In den ersten 50 Jahren gab es über 50.000 Bewerber. Von diesen wurden rund 20.000 aus mehr als 130 Ländern mit Humboldt-Stipendien in Deutschland gefördert. In den 1990er Jahren wurden jährlich rund 500 neue Humboldt-Forschungsstipendien vergeben; etwa 1.500 Stipendiaten hielten sich pro Jahr in Deutschland auf. Damit handelt es sich um das zahlenmäßig bedeutendste Förderprogramm für langfristige Forschungsaufenthalte ausländischer Wissenschaftler an deutschen Hochschulen und außeruniversitären Forschungseinrichtungen.
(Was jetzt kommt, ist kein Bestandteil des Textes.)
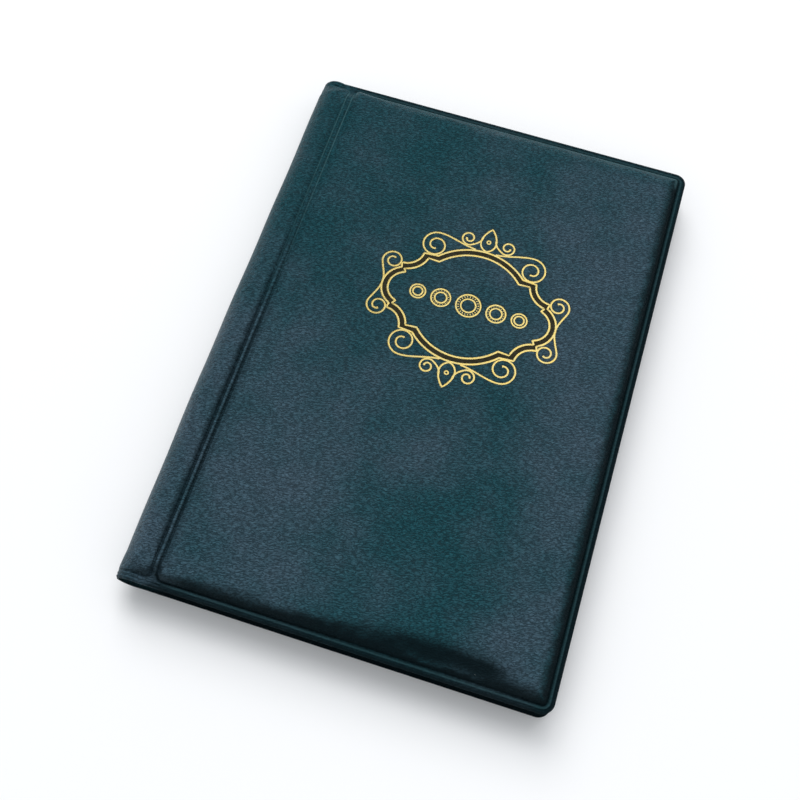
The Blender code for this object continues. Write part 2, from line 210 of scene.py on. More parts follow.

Aufgrund der Möglichkeit einer eigenständigen Bewerbung und einer Auswahl ohne Länder- und Fächerquoten geben die Antrags- und Bewilligungszahlen im Humboldt-Stipendienprogramm Auskunft über das internationale wissenschaftliche Interesse an Deutschland. Die kontinuierliche Zunahme von Bewerbungen und Herkunftsländern in den ersten vier Förderdekaden (1954-63, 1964-73, 1974-83, 1984-93) weist auf die Entwicklung einer zunehmend offeneren Gesellschaft im Sinne Dahrendorfs und auf eine allmähliche Reintegration Deutschlands in die internationale Wissenschaftsgemeinschaft nach dem Ende des Zweiten Weltkriegs hin. Beides wurde durch die persönlichen Deutschlandkontakte der mit wachsenden Mittelzuwendungen an die Humboldt-Stiftung ebenfalls gestiegenen Zahl von Stipendiaten verstärkt. Die regionalen Förderzahlen der Humboldt-Stiftung erlauben Rückschlüsse auf bedeutende weltpolitische Ereignisse, sich wandelnde politische und wirtschaftliche Gegebenheiten in den Herkunftsländern (z.B. Ausreisemöglichkeiten) und damit verbundene Veränderungen in den Beziehungen zur Bundesrepublik.